__Exercise__. Begin at the first line and end at the line containing "corners), body, slot, material, node_name)". Extract exactly those lines.

__Dataset section__.

•••

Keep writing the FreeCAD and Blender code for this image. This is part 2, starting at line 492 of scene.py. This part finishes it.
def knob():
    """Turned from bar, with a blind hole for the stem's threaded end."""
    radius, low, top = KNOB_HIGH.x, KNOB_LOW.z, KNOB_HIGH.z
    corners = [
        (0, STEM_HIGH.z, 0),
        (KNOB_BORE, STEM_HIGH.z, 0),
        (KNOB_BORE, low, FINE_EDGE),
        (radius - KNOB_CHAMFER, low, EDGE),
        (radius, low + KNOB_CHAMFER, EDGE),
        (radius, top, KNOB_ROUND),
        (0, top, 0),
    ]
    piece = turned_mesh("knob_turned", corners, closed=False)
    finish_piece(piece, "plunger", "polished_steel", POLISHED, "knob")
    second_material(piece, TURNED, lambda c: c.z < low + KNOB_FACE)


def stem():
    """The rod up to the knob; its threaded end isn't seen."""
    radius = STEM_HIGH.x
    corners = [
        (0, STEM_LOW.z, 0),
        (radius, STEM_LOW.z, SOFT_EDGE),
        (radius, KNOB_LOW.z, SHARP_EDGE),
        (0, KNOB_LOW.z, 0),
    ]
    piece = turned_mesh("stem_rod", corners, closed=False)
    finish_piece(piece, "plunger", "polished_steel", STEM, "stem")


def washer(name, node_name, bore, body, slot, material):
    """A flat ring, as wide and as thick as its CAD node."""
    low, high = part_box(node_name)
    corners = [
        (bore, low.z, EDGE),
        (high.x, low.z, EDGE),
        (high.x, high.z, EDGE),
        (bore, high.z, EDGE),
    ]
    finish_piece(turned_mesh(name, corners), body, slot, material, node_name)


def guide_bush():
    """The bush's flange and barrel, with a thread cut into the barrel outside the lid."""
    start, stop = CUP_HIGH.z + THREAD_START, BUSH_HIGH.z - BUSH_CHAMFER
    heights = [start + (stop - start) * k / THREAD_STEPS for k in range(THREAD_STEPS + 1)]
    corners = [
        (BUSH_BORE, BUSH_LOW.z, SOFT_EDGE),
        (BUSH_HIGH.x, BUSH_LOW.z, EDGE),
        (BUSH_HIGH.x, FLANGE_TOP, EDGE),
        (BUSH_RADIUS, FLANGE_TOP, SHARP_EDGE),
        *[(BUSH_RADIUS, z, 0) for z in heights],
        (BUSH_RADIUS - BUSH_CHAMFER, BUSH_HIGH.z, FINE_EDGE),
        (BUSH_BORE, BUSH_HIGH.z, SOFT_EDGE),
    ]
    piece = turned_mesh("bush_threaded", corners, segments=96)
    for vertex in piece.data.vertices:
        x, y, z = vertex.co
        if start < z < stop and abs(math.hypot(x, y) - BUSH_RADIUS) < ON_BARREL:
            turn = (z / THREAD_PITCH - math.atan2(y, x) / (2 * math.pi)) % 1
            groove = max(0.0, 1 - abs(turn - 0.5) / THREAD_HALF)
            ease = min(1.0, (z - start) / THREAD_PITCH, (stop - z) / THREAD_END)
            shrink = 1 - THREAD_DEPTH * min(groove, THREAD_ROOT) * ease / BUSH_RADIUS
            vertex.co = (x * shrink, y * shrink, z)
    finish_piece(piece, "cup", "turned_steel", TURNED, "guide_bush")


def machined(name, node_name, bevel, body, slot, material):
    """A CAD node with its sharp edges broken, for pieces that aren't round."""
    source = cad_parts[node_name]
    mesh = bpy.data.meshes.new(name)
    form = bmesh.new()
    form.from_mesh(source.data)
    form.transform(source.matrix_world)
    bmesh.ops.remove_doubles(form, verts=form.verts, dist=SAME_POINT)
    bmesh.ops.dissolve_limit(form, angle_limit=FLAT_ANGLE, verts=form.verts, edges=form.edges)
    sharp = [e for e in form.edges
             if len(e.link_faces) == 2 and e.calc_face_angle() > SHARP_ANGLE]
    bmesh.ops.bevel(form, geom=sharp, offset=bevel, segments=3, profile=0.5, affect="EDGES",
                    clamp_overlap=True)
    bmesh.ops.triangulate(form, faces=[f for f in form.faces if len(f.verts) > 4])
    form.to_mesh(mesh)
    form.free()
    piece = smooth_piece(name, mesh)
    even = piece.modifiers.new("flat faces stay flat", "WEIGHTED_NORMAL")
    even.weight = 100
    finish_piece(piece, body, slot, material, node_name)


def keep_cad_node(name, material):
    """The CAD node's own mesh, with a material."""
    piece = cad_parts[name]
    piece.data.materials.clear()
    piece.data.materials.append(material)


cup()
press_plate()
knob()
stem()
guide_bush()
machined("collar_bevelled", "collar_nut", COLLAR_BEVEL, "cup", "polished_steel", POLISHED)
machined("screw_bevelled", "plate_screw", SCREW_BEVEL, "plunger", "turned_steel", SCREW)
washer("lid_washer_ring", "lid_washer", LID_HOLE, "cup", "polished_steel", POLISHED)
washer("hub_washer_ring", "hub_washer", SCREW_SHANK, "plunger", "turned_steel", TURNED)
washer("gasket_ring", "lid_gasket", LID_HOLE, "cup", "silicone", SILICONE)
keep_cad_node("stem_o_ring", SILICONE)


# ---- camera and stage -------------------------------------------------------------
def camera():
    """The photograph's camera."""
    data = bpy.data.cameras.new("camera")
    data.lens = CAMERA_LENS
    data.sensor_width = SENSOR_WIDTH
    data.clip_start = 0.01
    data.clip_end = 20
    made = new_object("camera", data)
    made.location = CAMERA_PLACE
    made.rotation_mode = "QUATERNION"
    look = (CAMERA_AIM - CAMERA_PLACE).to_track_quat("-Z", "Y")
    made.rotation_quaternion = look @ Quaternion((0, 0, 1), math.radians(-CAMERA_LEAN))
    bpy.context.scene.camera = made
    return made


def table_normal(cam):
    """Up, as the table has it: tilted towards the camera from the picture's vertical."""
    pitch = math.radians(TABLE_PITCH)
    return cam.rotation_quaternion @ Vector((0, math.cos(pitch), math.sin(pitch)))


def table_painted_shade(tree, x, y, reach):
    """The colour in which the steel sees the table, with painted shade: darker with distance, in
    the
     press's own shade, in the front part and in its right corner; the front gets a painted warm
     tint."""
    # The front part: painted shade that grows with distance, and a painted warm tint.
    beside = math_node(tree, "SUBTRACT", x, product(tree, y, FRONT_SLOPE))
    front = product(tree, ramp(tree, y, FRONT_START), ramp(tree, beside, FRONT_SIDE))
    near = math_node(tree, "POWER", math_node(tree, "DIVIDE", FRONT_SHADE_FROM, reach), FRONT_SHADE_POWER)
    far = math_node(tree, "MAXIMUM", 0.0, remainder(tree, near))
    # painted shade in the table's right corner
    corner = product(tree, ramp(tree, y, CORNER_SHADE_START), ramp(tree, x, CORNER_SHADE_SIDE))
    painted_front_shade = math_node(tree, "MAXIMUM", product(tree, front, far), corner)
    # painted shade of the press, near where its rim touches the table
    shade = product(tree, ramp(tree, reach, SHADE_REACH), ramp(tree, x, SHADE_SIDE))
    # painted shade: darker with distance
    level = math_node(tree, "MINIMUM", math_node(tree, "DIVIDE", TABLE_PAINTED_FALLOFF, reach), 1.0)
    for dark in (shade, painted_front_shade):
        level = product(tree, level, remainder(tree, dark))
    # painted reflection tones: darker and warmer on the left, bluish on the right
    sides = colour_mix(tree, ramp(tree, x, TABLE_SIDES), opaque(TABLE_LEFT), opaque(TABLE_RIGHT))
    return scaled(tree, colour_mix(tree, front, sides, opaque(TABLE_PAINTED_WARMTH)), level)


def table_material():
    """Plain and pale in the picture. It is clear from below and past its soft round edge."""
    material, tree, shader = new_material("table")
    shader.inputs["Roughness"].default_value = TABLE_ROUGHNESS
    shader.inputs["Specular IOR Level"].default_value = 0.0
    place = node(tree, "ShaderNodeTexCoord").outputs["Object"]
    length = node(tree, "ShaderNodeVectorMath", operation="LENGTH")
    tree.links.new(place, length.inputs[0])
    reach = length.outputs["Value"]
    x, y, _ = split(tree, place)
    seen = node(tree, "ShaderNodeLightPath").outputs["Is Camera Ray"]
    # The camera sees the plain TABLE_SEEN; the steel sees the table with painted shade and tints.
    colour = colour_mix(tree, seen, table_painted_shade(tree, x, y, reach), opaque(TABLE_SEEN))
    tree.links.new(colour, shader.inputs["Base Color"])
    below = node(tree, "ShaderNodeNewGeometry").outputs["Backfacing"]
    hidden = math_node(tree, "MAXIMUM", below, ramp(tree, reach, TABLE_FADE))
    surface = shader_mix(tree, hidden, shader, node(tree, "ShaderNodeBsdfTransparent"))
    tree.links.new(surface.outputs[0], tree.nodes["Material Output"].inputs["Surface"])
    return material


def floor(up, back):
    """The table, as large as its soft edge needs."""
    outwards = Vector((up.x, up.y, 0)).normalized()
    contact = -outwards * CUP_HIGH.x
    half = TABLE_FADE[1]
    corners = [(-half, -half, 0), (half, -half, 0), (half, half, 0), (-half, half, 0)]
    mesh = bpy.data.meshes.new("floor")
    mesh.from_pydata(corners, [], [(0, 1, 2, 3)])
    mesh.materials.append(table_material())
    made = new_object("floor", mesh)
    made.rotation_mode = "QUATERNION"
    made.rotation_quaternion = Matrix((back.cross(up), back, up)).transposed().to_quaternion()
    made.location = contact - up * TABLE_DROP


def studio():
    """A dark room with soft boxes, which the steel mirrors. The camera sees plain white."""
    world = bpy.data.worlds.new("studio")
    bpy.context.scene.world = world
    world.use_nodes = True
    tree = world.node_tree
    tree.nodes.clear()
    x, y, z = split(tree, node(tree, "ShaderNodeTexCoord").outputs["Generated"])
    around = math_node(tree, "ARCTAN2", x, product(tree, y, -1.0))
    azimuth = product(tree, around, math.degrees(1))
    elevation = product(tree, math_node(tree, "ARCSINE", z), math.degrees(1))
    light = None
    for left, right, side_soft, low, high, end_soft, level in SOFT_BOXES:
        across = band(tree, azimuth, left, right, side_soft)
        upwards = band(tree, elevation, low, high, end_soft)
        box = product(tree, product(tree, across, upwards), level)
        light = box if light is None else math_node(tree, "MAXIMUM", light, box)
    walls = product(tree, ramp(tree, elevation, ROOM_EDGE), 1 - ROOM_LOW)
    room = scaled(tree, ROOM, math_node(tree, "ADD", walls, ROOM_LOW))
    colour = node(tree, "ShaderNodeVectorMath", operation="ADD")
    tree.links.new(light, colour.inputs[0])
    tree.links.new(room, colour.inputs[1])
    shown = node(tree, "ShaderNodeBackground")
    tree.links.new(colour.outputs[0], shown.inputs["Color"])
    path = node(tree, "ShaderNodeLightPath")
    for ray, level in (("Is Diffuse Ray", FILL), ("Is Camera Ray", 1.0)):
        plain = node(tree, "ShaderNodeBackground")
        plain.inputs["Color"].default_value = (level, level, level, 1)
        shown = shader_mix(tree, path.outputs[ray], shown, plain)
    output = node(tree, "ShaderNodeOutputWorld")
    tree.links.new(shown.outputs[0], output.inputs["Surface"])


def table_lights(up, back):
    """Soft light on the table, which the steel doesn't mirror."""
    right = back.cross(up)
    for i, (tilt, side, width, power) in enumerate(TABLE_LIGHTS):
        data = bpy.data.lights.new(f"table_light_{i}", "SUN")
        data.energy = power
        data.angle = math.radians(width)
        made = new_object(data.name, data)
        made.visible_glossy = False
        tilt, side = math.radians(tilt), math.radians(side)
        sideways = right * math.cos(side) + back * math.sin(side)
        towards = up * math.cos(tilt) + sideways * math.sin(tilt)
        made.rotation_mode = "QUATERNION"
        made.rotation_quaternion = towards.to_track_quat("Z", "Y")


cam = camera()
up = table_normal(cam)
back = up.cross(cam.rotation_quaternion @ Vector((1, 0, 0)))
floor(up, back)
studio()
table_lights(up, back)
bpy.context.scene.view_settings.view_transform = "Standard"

•••

__Written answer__.
Keep writing the FreeCAD and Blender code for this image. This is part 2, starting at line 492 of scene.py. This part finishes it.
def knob():
    """Turned from bar, with a blind hole for the stem's threaded end."""
    radius, low, top = KNOB_HIGH.x, KNOB_LOW.z, KNOB_HIGH.z
    corners = [
        (0, STEM_HIGH.z, 0),
        (KNOB_BORE, STEM_HIGH.z, 0),
        (KNOB_BORE, low, FINE_EDGE),
        (radius - KNOB_CHAMFER, low, EDGE),
        (radius, low + KNOB_CHAMFER, EDGE),
        (radius, top, KNOB_ROUND),
        (0, top, 0),
    ]
    piece = turned_mesh("knob_turned", corners, closed=False)
    finish_piece(piece, "plunger", "polished_steel", POLISHED, "knob")
    second_material(piece, TURNED, lambda c: c.z < low + KNOB_FACE)


def stem():
    """The rod up to the knob; its threaded end isn't seen."""
    radius = STEM_HIGH.x
    corners = [
        (0, STEM_LOW.z, 0),
        (radius, STEM_LOW.z, SOFT_EDGE),
        (radius, KNOB_LOW.z, SHARP_EDGE),
        (0, KNOB_LOW.z, 0),
    ]
    piece = turned_mesh("stem_rod", corners, closed=False)
    finish_piece(piece, "plunger", "polished_steel", STEM, "stem")


def washer(name, node_name, bore, body, slot, material):
    """A flat ring, as wide and as thick as its CAD node."""
    low, high = part_box(node_name)
    corners = [
        (bore, low.z, EDGE),
        (high.x, low.z, EDGE),
        (high.x, high.z, EDGE),
        (bore, high.z, EDGE),
    ]
    finish_piece(turned_mesh(name, corners), body, slot, material, node_name)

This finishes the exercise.